The space was previously owned by artist Bryce Hudson, who renovated it into an art studio. Hudson sold it to businessman and investor Jim White, who saw a need for a place for musicians to play and practice.
“Finding a decent space to rehearse is a big hurdle for a lot of bands,” says White in a press release. “Louisville was in need of such a space, and the Portland area presented an ideal location because of its proximity to downtown Louisville, the University of Louisville and interstates. I also wanted to be part of the renewed investment in the Portland historic neighborhood.”
Garageland will offer monthly memberships that guarantee weekly time slots and access to storage space (on a first come, first serve basis). Plus, the building is equipped with amenities some musicians can’t afford on their own.

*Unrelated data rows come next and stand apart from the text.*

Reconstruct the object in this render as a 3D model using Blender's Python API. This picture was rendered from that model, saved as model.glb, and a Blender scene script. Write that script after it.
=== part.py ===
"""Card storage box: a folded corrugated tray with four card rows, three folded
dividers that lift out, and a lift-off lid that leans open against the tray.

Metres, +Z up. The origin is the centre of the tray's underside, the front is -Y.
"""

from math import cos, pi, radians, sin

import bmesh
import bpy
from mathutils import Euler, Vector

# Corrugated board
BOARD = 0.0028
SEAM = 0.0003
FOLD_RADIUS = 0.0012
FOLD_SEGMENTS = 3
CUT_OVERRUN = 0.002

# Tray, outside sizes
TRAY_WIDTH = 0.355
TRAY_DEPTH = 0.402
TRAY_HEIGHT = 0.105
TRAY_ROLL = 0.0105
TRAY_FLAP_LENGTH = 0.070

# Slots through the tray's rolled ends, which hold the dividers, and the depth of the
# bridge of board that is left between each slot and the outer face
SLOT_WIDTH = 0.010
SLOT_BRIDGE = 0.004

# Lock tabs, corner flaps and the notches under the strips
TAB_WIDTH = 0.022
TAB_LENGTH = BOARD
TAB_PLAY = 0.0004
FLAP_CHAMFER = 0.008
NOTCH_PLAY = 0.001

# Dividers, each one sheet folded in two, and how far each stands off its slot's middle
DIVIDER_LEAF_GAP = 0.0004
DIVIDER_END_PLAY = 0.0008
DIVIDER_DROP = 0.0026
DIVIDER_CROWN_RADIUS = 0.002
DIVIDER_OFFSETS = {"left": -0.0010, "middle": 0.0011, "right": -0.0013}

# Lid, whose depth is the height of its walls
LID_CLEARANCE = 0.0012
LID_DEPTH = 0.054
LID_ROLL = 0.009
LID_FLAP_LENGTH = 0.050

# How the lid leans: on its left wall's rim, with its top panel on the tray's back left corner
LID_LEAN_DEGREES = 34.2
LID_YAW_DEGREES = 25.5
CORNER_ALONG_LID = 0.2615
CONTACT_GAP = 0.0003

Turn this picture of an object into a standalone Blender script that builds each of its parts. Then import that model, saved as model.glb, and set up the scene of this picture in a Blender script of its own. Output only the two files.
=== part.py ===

“We have everything bands need for rehearsal, including full backline and a state-of-the art sound system,” says White. “Plus, it’s just a fantastic, historic building and a really cool place to hang out and play music.”
Finding a decent place to practice — that doesn’t annoy the neighbors — is definitely a challenge of many Louisville bands.
“For me, being a drummer, it’s nice to have a space where I can get loud and not worry about annoying my family, as well as not having to carry my drums somewhere and then have to carry them back out,” explained Andy Hurt, whose band Royal Bears rehearses at Garageland. “Also, the room sounds great — it’s nice when you’re in a band to be able to hear everything that’s being played.”
Membership rates start at $175 per month and include a three-hour weekly time slot. Members can use the space anytime it’s open as well. Hourly rehearsal rentals also are available.